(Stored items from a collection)
● ● ● ●
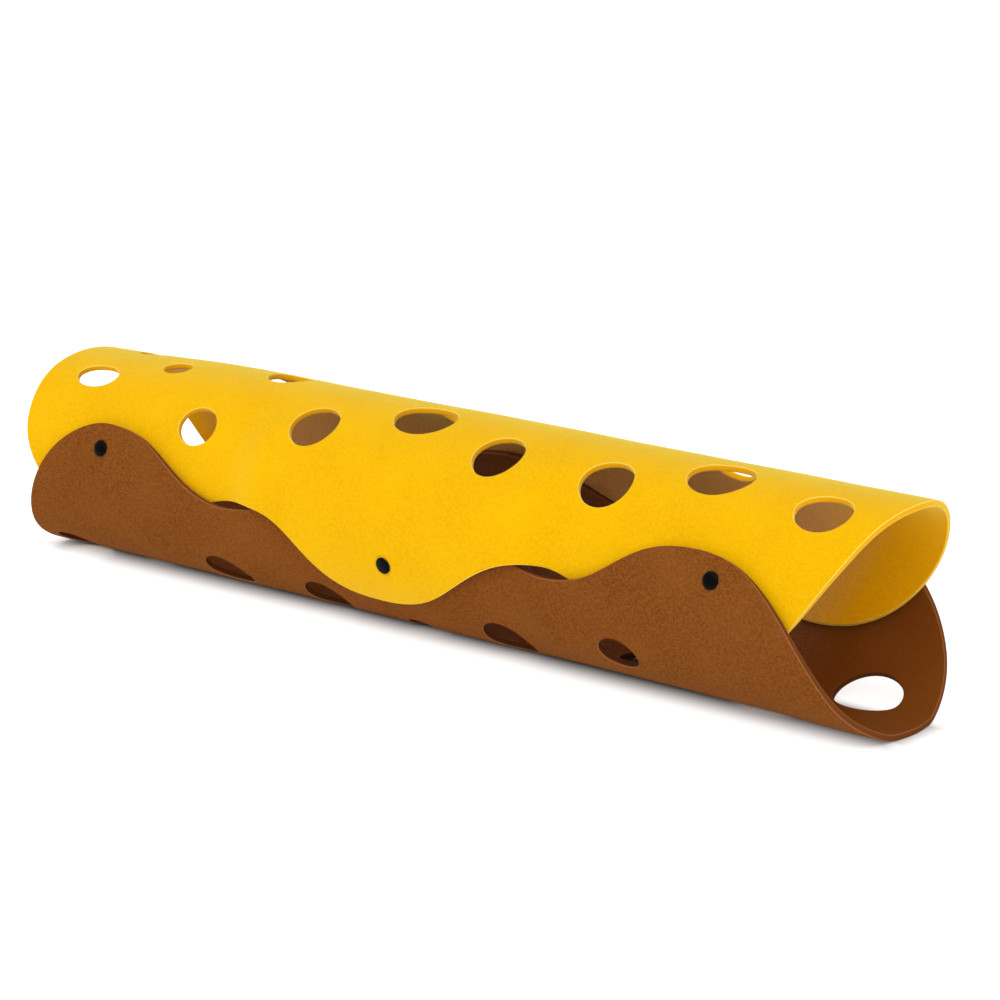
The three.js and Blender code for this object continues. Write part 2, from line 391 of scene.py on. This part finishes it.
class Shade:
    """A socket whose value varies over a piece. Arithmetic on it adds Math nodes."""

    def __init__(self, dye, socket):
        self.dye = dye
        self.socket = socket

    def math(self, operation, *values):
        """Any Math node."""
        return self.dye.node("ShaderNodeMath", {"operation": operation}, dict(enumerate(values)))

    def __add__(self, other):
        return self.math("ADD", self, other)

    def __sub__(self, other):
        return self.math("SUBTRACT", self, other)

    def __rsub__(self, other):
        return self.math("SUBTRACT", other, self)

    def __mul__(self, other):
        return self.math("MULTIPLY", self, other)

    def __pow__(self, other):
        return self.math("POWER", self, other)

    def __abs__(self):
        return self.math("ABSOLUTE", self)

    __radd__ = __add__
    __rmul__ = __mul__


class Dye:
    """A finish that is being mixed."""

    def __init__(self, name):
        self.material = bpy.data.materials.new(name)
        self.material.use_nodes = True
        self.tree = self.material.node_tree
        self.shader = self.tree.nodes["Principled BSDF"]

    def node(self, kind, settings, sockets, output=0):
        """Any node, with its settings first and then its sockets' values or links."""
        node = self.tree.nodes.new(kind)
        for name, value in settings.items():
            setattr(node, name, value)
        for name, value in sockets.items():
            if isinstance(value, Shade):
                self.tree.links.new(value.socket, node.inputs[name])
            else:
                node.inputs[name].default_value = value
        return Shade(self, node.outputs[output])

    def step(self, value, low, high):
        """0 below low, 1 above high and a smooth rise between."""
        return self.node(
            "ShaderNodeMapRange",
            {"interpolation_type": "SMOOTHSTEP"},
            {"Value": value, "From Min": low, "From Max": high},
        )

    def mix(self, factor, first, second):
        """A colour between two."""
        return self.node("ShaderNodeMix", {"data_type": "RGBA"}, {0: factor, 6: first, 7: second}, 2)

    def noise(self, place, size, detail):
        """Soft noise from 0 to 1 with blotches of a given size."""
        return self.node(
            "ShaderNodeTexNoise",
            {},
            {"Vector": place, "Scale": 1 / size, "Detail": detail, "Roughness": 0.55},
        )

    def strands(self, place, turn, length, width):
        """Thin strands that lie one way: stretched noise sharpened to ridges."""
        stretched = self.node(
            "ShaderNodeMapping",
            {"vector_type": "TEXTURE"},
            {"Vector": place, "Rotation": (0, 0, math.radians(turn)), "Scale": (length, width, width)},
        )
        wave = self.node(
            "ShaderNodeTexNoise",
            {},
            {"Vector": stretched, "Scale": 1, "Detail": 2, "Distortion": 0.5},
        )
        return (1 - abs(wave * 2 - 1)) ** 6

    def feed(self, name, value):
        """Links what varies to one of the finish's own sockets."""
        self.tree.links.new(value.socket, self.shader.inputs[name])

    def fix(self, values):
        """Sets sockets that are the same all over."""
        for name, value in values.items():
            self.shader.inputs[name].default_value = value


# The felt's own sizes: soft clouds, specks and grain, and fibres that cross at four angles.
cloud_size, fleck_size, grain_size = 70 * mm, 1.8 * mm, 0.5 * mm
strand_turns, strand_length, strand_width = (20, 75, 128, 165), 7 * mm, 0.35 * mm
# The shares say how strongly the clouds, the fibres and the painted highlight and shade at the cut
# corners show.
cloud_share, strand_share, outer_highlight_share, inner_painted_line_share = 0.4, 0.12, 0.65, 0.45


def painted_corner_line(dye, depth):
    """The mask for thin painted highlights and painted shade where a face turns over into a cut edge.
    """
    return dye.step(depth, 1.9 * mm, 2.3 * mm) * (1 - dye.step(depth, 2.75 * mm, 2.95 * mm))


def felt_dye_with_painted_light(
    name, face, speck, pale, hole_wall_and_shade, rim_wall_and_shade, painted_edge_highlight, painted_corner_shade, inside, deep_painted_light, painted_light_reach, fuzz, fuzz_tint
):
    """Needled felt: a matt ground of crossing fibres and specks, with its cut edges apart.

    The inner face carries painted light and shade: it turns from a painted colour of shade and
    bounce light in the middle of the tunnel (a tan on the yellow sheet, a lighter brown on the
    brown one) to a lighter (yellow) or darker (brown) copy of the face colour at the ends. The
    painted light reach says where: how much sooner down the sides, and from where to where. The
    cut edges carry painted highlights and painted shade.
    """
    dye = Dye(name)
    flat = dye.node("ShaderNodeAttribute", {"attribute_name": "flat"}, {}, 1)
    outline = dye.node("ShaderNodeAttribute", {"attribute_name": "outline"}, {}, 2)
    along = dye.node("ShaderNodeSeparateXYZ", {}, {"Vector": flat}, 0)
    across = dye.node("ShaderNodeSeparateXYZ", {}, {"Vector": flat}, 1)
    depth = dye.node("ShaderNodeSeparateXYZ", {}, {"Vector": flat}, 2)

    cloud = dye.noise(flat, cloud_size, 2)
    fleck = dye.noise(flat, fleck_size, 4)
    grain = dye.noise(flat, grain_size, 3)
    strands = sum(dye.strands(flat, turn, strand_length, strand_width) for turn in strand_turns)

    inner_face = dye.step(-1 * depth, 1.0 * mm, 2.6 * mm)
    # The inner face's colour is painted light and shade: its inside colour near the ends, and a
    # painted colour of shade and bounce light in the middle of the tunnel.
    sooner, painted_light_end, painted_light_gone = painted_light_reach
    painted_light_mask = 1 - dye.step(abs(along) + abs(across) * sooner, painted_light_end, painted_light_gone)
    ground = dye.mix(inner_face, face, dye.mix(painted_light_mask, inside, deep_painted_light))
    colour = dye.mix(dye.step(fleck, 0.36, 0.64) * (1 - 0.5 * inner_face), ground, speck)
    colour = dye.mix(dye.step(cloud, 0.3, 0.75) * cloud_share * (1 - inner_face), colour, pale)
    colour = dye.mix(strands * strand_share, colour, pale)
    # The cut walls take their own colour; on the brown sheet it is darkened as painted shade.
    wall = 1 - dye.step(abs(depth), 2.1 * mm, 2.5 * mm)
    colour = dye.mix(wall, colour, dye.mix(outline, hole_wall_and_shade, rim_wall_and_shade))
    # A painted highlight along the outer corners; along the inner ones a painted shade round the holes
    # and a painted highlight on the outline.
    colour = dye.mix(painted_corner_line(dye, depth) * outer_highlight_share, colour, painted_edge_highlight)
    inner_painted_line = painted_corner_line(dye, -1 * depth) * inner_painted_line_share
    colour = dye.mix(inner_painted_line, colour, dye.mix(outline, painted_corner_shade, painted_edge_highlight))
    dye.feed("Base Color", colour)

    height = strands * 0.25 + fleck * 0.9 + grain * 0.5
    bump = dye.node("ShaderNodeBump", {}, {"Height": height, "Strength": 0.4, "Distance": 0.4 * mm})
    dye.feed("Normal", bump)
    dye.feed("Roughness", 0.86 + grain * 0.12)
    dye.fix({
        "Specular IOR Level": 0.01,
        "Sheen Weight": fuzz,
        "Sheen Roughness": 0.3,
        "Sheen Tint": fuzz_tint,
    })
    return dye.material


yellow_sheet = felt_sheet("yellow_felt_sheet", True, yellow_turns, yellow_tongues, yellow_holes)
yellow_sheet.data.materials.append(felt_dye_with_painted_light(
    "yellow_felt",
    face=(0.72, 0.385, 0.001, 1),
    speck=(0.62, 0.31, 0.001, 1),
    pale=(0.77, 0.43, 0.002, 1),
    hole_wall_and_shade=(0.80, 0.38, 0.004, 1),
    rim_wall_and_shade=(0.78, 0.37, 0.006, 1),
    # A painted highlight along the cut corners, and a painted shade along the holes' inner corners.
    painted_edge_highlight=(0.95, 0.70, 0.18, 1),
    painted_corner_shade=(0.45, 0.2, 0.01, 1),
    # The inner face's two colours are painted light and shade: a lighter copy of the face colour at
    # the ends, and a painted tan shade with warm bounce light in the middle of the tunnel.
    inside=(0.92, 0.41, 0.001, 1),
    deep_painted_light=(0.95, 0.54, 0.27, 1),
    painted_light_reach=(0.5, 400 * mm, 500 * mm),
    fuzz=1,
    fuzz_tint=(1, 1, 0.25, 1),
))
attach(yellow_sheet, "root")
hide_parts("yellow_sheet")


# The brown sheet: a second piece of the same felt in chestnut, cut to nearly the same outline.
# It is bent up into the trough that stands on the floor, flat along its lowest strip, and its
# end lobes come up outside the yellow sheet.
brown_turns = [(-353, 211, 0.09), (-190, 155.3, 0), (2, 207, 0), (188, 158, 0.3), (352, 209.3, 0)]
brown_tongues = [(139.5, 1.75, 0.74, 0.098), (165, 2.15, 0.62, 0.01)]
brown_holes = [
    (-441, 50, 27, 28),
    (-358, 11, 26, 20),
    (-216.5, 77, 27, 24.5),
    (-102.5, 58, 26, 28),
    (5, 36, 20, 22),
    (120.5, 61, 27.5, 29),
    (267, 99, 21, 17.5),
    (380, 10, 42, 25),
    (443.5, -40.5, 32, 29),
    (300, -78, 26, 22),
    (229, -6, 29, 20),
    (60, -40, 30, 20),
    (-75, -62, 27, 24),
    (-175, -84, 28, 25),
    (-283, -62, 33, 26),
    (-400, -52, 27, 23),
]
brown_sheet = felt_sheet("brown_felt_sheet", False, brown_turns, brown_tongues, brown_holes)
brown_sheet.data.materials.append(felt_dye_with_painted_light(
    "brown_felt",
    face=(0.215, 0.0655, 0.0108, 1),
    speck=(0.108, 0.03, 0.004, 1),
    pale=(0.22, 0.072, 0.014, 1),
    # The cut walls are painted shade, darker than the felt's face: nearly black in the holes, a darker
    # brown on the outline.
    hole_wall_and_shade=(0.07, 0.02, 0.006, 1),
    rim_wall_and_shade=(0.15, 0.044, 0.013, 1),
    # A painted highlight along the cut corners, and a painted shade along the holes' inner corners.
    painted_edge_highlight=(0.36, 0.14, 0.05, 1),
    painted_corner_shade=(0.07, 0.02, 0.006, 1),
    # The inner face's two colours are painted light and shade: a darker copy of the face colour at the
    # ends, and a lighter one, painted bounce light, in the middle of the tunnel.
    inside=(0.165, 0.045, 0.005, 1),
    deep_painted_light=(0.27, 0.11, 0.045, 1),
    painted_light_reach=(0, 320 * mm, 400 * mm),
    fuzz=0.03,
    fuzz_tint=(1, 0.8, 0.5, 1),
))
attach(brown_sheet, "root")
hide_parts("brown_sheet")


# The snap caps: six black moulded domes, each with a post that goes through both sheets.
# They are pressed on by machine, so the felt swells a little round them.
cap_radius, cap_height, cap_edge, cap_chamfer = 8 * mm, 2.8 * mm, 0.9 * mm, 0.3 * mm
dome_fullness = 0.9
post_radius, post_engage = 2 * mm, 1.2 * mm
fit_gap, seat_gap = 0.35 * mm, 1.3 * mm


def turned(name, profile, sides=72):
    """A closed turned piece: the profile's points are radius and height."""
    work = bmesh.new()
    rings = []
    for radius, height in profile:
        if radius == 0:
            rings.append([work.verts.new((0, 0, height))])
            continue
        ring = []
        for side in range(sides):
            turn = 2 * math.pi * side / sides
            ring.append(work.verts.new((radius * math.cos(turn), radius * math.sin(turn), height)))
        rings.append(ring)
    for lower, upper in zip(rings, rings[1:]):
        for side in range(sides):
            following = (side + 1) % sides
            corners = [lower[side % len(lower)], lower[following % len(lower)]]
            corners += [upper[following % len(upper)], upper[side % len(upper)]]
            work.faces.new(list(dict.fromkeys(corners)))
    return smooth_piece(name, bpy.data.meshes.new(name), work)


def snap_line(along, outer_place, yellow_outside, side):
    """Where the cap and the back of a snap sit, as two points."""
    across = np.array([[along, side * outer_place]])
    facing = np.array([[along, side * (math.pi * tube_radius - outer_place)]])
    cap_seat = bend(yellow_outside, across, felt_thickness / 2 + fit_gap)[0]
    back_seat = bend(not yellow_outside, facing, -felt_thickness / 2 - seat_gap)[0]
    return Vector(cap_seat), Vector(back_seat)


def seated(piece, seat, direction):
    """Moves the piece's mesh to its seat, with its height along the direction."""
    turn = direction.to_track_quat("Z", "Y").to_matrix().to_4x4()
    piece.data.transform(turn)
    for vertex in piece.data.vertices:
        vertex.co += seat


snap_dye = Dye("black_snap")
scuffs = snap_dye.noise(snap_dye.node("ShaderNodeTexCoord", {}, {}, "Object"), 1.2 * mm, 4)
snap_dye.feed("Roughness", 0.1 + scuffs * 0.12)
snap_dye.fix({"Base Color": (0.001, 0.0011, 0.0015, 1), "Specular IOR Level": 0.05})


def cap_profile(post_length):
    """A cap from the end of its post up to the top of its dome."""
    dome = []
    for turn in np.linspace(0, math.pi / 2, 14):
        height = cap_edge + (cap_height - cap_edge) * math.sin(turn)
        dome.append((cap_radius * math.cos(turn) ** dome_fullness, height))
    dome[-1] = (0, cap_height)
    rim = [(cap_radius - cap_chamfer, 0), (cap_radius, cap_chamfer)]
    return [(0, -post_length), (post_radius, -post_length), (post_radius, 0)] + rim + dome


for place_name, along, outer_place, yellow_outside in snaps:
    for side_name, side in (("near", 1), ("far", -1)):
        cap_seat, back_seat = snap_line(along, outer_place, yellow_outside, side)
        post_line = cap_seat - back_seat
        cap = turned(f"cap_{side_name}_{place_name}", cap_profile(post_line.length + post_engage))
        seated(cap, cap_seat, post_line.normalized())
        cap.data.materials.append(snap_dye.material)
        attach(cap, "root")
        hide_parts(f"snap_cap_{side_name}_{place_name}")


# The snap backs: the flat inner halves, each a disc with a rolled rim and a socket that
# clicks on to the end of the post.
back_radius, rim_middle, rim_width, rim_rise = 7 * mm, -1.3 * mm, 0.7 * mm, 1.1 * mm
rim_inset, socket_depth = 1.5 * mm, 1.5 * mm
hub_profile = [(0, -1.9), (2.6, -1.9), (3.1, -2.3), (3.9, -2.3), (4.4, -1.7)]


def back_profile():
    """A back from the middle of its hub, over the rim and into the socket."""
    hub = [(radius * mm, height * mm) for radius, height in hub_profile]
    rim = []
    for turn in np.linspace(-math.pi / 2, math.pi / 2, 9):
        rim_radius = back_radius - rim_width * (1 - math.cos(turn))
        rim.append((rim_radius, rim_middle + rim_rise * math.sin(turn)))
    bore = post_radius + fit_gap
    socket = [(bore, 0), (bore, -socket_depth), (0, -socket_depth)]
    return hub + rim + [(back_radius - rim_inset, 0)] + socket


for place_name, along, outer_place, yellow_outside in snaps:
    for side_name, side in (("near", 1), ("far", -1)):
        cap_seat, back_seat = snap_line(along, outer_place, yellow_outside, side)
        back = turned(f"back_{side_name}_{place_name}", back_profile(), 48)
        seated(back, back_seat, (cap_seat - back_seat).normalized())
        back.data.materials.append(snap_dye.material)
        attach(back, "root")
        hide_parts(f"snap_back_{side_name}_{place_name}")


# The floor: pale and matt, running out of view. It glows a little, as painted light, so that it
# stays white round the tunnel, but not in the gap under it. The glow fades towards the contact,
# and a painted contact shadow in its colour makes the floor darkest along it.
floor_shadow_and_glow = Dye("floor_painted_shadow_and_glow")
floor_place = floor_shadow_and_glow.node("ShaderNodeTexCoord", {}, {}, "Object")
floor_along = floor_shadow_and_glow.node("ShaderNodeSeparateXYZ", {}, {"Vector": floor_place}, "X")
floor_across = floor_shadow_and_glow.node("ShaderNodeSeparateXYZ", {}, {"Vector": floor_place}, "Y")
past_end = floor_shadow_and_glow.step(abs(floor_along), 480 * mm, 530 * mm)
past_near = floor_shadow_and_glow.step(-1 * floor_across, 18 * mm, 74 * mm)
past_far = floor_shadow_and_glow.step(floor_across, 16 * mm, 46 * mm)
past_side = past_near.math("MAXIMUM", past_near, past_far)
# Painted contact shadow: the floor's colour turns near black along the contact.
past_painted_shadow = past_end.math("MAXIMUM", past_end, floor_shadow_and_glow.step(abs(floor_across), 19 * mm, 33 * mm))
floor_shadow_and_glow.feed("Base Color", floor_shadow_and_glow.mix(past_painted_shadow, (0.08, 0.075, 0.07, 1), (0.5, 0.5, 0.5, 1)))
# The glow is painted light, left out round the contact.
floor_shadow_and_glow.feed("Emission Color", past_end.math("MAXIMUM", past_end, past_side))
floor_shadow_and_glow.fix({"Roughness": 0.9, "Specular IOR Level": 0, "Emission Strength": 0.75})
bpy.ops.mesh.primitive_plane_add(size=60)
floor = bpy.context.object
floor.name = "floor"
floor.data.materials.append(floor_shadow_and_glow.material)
● ● ● ●
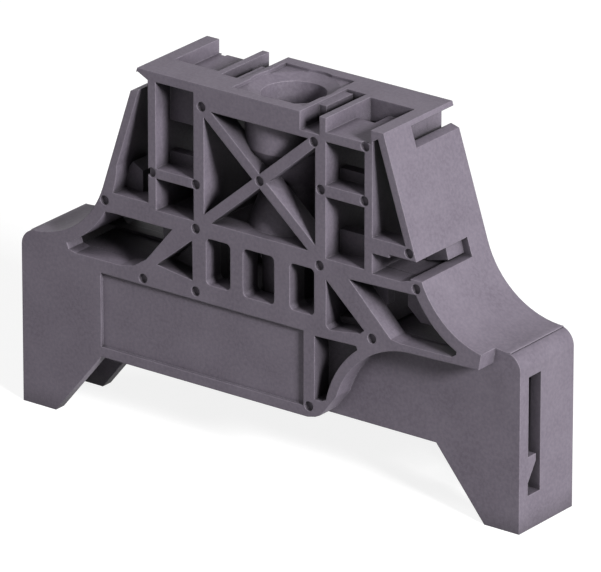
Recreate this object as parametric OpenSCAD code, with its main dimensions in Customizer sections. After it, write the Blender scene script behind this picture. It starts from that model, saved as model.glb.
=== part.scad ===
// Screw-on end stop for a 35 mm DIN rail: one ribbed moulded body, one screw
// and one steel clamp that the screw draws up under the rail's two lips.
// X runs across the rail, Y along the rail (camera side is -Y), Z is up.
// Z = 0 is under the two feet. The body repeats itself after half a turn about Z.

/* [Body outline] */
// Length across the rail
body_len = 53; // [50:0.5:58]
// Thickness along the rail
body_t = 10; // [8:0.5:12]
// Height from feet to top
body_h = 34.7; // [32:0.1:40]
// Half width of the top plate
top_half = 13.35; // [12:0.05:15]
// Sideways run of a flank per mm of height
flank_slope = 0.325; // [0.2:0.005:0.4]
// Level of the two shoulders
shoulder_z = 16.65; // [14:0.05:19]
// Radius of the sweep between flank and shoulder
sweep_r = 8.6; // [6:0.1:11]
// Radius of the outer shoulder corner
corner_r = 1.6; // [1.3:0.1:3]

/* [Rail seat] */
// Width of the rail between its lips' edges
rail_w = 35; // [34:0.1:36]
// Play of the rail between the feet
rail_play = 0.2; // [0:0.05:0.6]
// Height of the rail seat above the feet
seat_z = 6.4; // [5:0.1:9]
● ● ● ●
In the listing above, find the line with "The three.js and" and the line with "finish that is", then print exactly those lines and every line between them.

OUTPUT OF THE TASK:
The three.js and Blender code for this object continues. Write part 2, from line 391 of scene.py on. This part finishes it.
class Shade:
    """A socket whose value varies over a piece. Arithmetic on it adds Math nodes."""

    def __init__(self, dye, socket):
        self.dye = dye
        self.socket = socket

    def math(self, operation, *values):
        """Any Math node."""
        return self.dye.node("ShaderNodeMath", {"operation": operation}, dict(enumerate(values)))

    def __add__(self, other):
        return self.math("ADD", self, other)

    def __sub__(self, other):
        return self.math("SUBTRACT", self, other)

    def __rsub__(self, other):
        return self.math("SUBTRACT", other, self)

    def __mul__(self, other):
        return self.math("MULTIPLY", self, other)

    def __pow__(self, other):
        return self.math("POWER", self, other)

    def __abs__(self):
        return self.math("ABSOLUTE", self)

    __radd__ = __add__
    __rmul__ = __mul__


class Dye:
    """A finish that is being mixed."""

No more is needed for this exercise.